Ness never killed anyone as is seen in the movie. Nor did he, even for a moment, trust the police in the city of Chicago where Al Capone had everything in his pocket. Ness pursued Capone with a vengeance, but never confronted him at the Lexington Hotel.

The Untouchables were nicknamed after they refused to take a bribe. It was at this time when the name Eliot Ness became known to the public in Chicago. Prior to that, they were a covert operation. Ness and his team of ten men, each handpicked for the job, worked from the Transportation Building. They did not associate with the police nor were introduced to the police department as they worked as a covert team that was associated with the Treasury Department.
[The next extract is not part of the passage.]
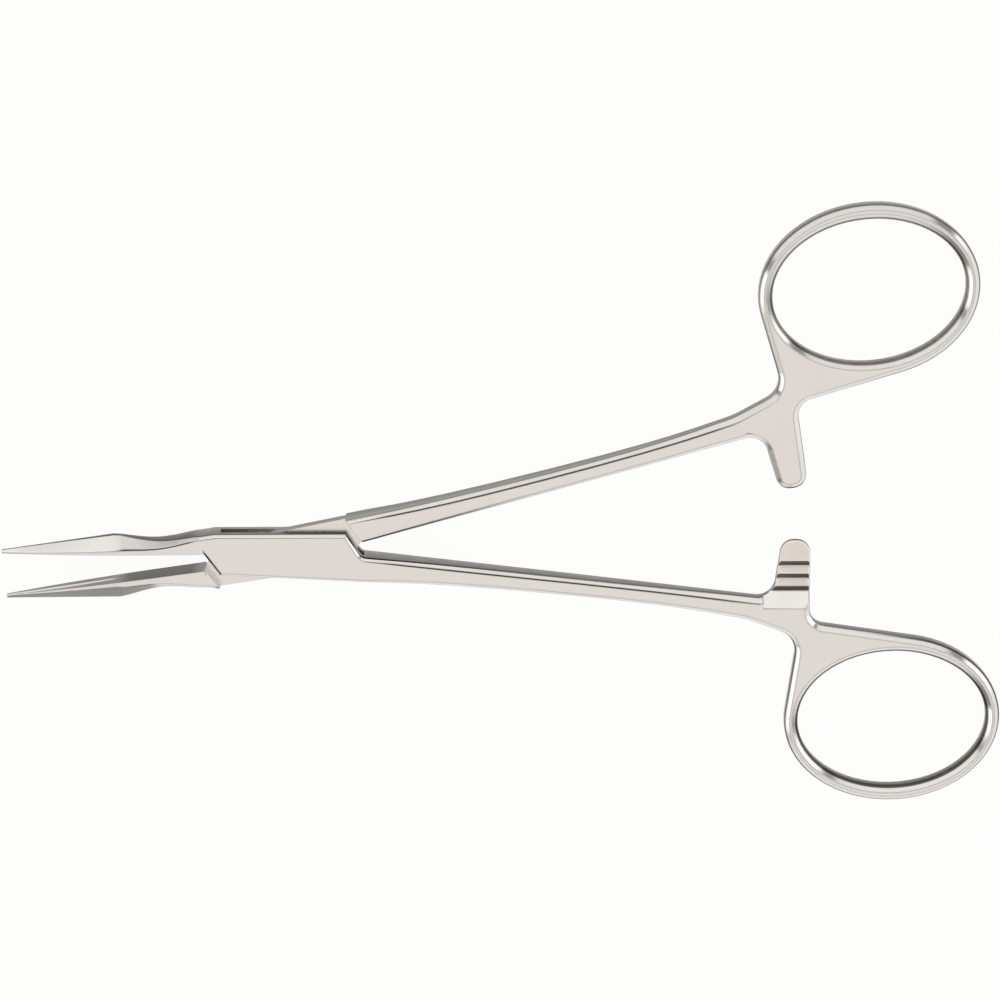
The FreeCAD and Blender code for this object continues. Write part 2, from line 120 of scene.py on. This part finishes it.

In the television series, Robert Stack plays Ness and is more realistic in his depiction, although much older than the man he is portraying. Stack is often seen as angry and in his office quite a bit. His wife is Betty in the TV program and he has a son. He is closer to the real life person of Elliot Ness than in the movie as he is rarely seen at home and he and his men are often seen working until all hours of the night. Rarely does the telephone ring in the office when Stack does not pick it up.

Creative license has been taken with Eliot Ness since his death in 1957 and even prior. When his biographer, Oscar Fraley was writing his book, Ness failed to mention the fact that he had been divorced twice nor did he remember much about his Chicago days of chasing Al Capone. Fraley made the entire persona up that lives on to this day.

A biography of the prohibition agent details his downfall but gives very little insight as to the man he was as by the time the biography was published his wives and close friends were dead. Some fiction books have taken more liberties with the person he was by basing some of their writing on the biography that was written in the late 1990s.